In the long run, GPL code becomes irrelevant (2015)
Core thesis and its limits
- Article’s claim: in the long run, permissive code wins because corporations will rewrite around GPL; GPL projects get sidelined.
- Many agree this matches recent trends in popular stacks (MIT/Apache everywhere, GPL largely in niches or “enthusiast” projects).
- Others say this is overstated or outdated: several big GPL projects (Linux, Git, Blender, Krita, QGIS, MySQL, etc.) remain central.
Corporate behavior and incentives
- Permissive licenses lower legal friction, so large firms ban GPL entirely to avoid “license contamination” of proprietary code.
- Economic argument: upstreaming patches once is usually cheaper than maintaining a private fork, so permissive projects often get substantial corporate contributions.
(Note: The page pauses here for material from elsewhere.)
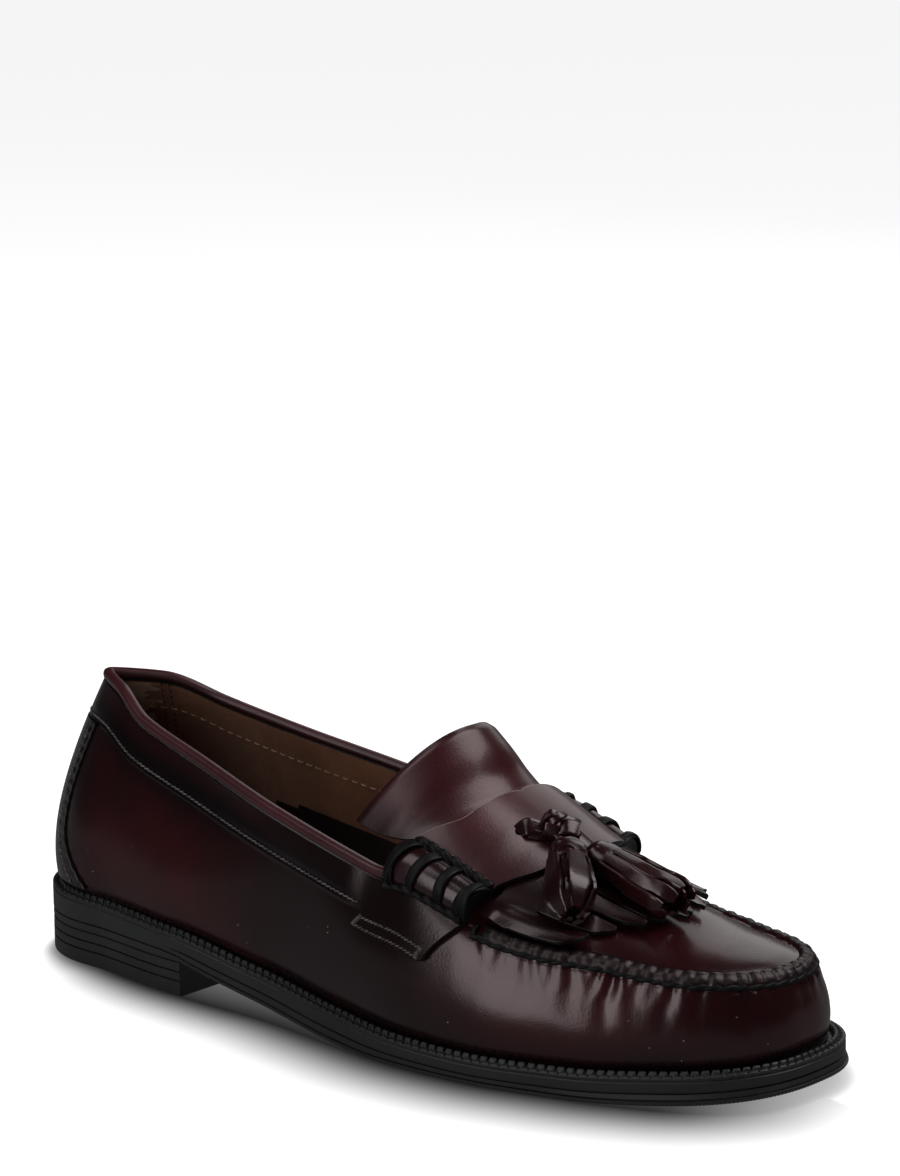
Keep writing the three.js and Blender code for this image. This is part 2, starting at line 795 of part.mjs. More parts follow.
function strap() {
  const across = [...strapHalf.slice(1).map((k) => -k).reverse(), ...strapHalf];
  const ends = [-2, ...across, 2];
  return slab(ends, range(5, 0, 1), (k, t, side) => {
    const end = mix(tabRear, tabFront, t);
    const place = clamp(k, -end, end);
    return strapPoint(place, t, side ? strapHigh(place) : strapLow(place));
  });
}

// Thong binding over one roll: hoops across it and a cord along each side of it
const hoopPlaces = [0.07, 0.36, 0.65, 0.93];
const railWidth = 0.03;

function thong(side) {
  const halfHoop = thongWidth / 2 / (rollSpan * soleLength);
  const over = (k, t, height) => strapPoint(side * k, t, strapHigh(k) + height);
  const hoopLow = clearance * 2.2;
  const railLow = clearance * 1.8;
  const hoopAcross = [rollStart - railWidth / 2, ...rollPlaces, rollEnd + railWidth / 2];
  const hoops = hoopPlaces.map((t) =>
    slab(hoopAcross, [t - halfHoop, t + halfHoop], (k, place, top) =>
      over(k, place, hoopLow + top * thongThickness),
    ),
  );
  const rails = [rollStart - railWidth, rollEnd].map((start) =>
    slab([start, start + railWidth], range(4, 0.03, 0.97), (k, place, top) =>
      over(k, place, railLow + top * (thongThickness + clearance)),
    ),
  );
  return joined([...hoops, ...rails]);
}

// Tongue: lies on the vamp under the strap, then flares up and back out of it
function tongue() {
  const across = range(14, -1, 1);
  const onVamp = [0, 0.35, 0.7];
  const free = tongueRows.map((row, i) => 1 + i / (tongueRows.length - 1));
  const rows = [...onVamp, 1, 1.17, ...range(3, 1.33, 2)];
  const freePoint = (k, t) => {
    const place = free.map((at, i) => ({ at, ...tongueRows[i] }));
    const get = (name) => column(place, "at", t, name);
    const size = Math.abs(k);
    return new THREE.Vector3(
      soleLength * mix(get("midX"), get("edgeX"), Math.pow(size, tongueBend)),
      ballWidth * get("edgeY") * k,
      collarHeight * mix(get("midZ"), get("edgeZ"), Math.pow(size, get("round"))),
    );
  };
  const vampTop = (k, t, height) => {
    const rear = mix(tongueRear.middle, tongueRear.edge, Math.pow(Math.abs(k), tongueRear.power));
    return raised(topPlace(soleLength * mix(tongueRoot, rear, t)), k * tongueHalf, height);
  };
  return slab(across, rows, (k, t, side) => {
    if (t < 1) return vampTop(k, t, clearance + side * tongueThickness);
    const step = 0.01;
    const acrossIt = freePoint(k + step, t).sub(freePoint(k - step, t));
    const alongIt = freePoint(k, t + step).sub(freePoint(k, t - step));
    const out = alongIt.cross(acrossIt).normalize();
    if (out.z < 0) out.negate();
    return freePoint(k, t).addScaledVector(out, (side - 1) * tongueThickness);
  });
}

// Kiltie: a flat piece under the strap, cut into fingers in front of it
const ridgeLift = (k) => (seamRelief + clearance / 2) * smoothStep(ridgeStart, ridgeFull, Math.abs(k));

function kiltie() {
  const over = (share, t, height) => {
    const k = share * mix(kiltieRootHalf, kiltieTipHalf, t);
    const tip = fringeTip - fringeSweep * share * share;
    const back = kiltieRootBack * smoothStep(kiltieBackStart, kiltieRootHalf, Math.abs(share) * kiltieRootHalf);
    const p = topPlace(soleLength * mix(kiltieRoot - back, tip, t));
    const climb = ridgeLift(k) * smoothStep(climbStart, climbEnd, t);
    return raised(p, k, clearance + climb + height);
  };
  const outer = [];
  const inner = [];
  const faces = [];
  const add = (share, t, rise) => {
    outer.push(over(share, t, rise + kiltieThickness));
    inner.push(over(share, t, rise));
    return outer.length - 1;
  };
  const fill = (rows) => {
    for (let i = 0; i + 1 < rows.length; i += 1) {
      for (let j = 0; j + 1 < rows[i].length; j += 1) {
        faces.push([rows[i][j], rows[i + 1][j], rows[i + 1][j + 1], rows[i][j + 1]]);
      }
    }
  };
  const root = [0, slitStart / 2, slitStart].map((t) => {
    return range(2 * fringeCount, -1, 1).map((share) => add(share, t, 0));
  });
  fill(root);
  for (let i = 0; i < fringeCount; i += 1) {
    const start = mix(-1, 1, i / fringeCount);
    const end = mix(-1, 1, (i + 1) / fringeCount);
    const lift = i % 2 ? fringeLift : fringeLift / 3;
    const tips = fringeRows.map((row) => {
      const cut = (end - start) * row.cut;
      const rise = lift * smoothStep(slitStart, 1, row.at);
      return [start + cut, (start + end) / 2, end - cut].map((share) => add(share, row.at, rise));
    });
    fill([root[2].slice(2 * i, 2 * i + 3), ...tips]);
  }
  return closedSkin(outer, inner, faces);
}

// A place over the vamp
function overVamp({ at, side, rise }) {
  const x = at * soleLength;
  const y = side * ballWidth;
  return new THREE.Vector3(x, y, vampHeight(x, y) + rise * tasselRadius);
}

// Tassel: a cap over a skirt of folded strips that ends in a small hollow
function tassel(shape) {
  const start = overVamp(shape.neck);
  const end = overVamp(shape.end);
  const axis = end.clone().sub(start);
  const side = new THREE.Vector3(0, 0, 1).cross(axis).normalize();
  const up = axis.clone().cross(side).normalize();
  const ring = (at, radius, lobe) =>
    range(24, 0, 2 * Math.PI)
      .slice(0, -1)
      .map((angle) => {
        const size = tasselRadius * radius * (1 + lobe * Math.cos(tasselLobes * angle));
        return start
          .clone()
          .addScaledVector(axis, at)
          .addScaledVector(side, size * Math.cos(angle))
          .addScaledVector(up, size * Math.sin(angle));
      });
  return tube(
    [
      ...tasselRows.map((row) => ring(row.at, row.radius, row.lobe)),
      ring(0.985, tasselHollow.radius, 0.1),
      ring(1 - tasselHollow.depth, tasselHollow.radius * 0.7, 0.05),
    ],
    false,
  );
}

// Knot of the tassel thong: a lumpy middle, a lobe out of the slot on each side and a loop on top
function knotBody() {
  const centre = overVamp({ ...knot, rise: 0 });
  centre.z += layer + strapThickness + knotSize + knotRise;
  const lump = (dx, dy, dz, size, stretch) => {
    const ball = new THREE.SphereGeometry(knotSize * size, 8, 6);
    ball.scale(stretch[0], stretch[1], stretch[2]);
    ball.translate(centre.x + dx * knotSize, centre.y + dy * knotSize, centre.z + dz * knotSize);
    ball.deleteAttribute("normal");
    ball.deleteAttribute("uv");
    return mergeVertices(ball, 1e-4);
  };
  return joined([
    lump(0, 0, 0, 1, [1.1, 1, 0.9]),
    lump(-1.05, -1.15, -0.25, 0.75, [1.1, 1.3, 0.75]),
    lump(-0.5, 0.7, 0.75, 0.6, [1.1, 1.2, 0.8]),
    lump(0.2, 1.25, -0.15, 0.7, [1, 1.3, 0.8]),
  ]);
}

const leather = { color: 0x3a1016, roughness: 0.3, metalness: 0 };
const darkLeather = { color: 0x14090b, roughness: 0.35, metalness: 0 };
const rubber = { color: 0x1f2022, roughness: 0.6, metalness: 0 };
const lining = { color: 0x4b3020, roughness: 0.9, metalness: 0 };
const blackThong = { color: 0x0e0e10, roughness: 0.5, metalness: 0 };

const pieces = [
  ["outsole", outsole(), rubber],
  ["heel", heel(), rubber],
  ["welt", welt(), rubber],
  ["insole", insole(), lining],
  ["upper", upper(), leather],
  ["collar_binding", binding(), leather],
  ["backstay", backstay(), darkLeather],
  ["tongue", tongue(), leather],
  ["kiltie", kiltie(), leather],
  ["strap", strap(), leather],
  ["thong_lateral", thong(-1), blackThong],
  ["thong_medial", thong(1), blackThong],
  ["tassel_knot", knotBody(), darkLeather],
  ...tassels.map((shape) => [shape.name, tassel(shape), darkLeather]),
];

const shoe = new THREE.Group();
for (const [name, geometry, look] of pieces) {
  const mesh = new THREE.Mesh(geometry, new THREE.MeshStandardMaterial(look));
  mesh.name = name;
  shoe.add(mesh);
}
shoe.position.set(-heelBreast / 2, 0, 0);

const part = new THREE.Group();
part.add(shoe);

export default part;
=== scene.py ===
import math
import random

import bmesh
import bpy
import numpy as np
from mathutils import Matrix, Vector


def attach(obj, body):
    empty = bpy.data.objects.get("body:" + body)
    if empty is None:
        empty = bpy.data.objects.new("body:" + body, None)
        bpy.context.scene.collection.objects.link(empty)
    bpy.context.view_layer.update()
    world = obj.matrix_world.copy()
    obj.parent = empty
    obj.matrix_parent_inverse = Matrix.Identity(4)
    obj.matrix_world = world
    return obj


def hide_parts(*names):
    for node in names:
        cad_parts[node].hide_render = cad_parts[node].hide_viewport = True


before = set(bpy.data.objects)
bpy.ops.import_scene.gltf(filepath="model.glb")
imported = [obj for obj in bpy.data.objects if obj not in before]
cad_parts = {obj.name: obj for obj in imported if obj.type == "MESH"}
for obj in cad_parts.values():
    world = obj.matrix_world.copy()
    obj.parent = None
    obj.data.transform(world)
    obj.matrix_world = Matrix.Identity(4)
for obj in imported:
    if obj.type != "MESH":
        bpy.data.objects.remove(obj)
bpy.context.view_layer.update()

# Sizes of the shoe in millimetres. Shapes are worked out with x = 0 at the back of the heel,
# and set into the frame, in metres, when a piece is made.
SOLE_LENGTH = 304
BALL_WIDTH = 100.6
HEEL_HEIGHT = 11.4
HEEL_BREAST = 82.7
SOLE_THICKNESS = 9
TOE_SPRING = 5.7
WELT_THICKNESS = 2.6
INSOLE_THICKNESS = 3
WALL = 2
OUTER_WALL = 1.1
COLLAR_HEIGHT = 92.5
COLLAR_LEAN = 14.5
TOE_INSET = 11
INSTEP_RISE = 24.5
CLEARANCE = 0.3
TOE_FLARE = 0.9
BAND_WIDTH = 13
BAND_RELIEF = 0.9
SEAM_WIDTH = 4.8
SEAM_RELIEF = 2.2
BINDING_WIDTH = 4
BINDING_HEIGHT = 3.6
BACKSTAY_THICKNESS = 0.9
BACKSTAY_GAP = 0.8
TONGUE_THICKNESS = 1.6
KILTIE_THICKNESS = 1.5
STRAP_THICKNESS = 1.8
ROLL_HEIGHT = 5.6
TASSEL_RADIUS = 6.5
ORIGIN = np.array([HEEL_BREAST / 2, 0, 0])
UP = np.array([0, 0, 1.0])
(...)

- Counterpoint: when modifications are strategically valuable, companies will keep them private regardless of license, or rewrite from scratch if GPL-encumbered.
User vs developer freedom, and “fairness”
- One camp: GPL centers user freedom and creates a “ratchet” that prevents proprietary capture, even if that annoys proprietary developers.
- Another camp: most users care more about convenience and quality than license fairness; they’ll pick the best product, even if proprietary.
- Some argue rewriting GPL code just to avoid sharing is wasted human effort; others see making bad actors “pay the full cost” as a feature.
Examples and case studies
- GCC vs LLVM/Clang and EDG cited both as evidence that permissive code can displace proprietary, and that corporate-funded permissive projects can overshadow GPL alternatives.
- Linux vs BSD: some see this as GPL’s triumph; others attribute it to historical timing and network effects more than license.
- Web engines: permissive+weak-copyleft engines (Chromium/WebKit/Gecko) and the demise of proprietary engines (IE, EdgeHTML) are seen as supporting the article’s “complexity economics” story.
MPL/LGPL as middle ground
- Multiple commenters highlight MPL/LGPL as a practical compromise: code remains open, but they don’t force entire downstream applications to be copyleft.
- Browser engines and some libraries (Qt, GEOS, Servo) are used as evidence that weak copyleft may have the best long-term “survival characteristics”.
Cloud, relicensing, and AI
- Redis, Elasticsearch, Terraform: permissive cores later relicensed to “source available” to fight cloud providers; community permissive forks (e.g., Valkey) then emerge.
- Some see this as evidence permissive licensing invites corporate capture; others note the open forks remain viable.
- A few argue AI makes all licenses weaker by making “clean-room” rewrites cheap, shifting the freedom battle from source code to model weights.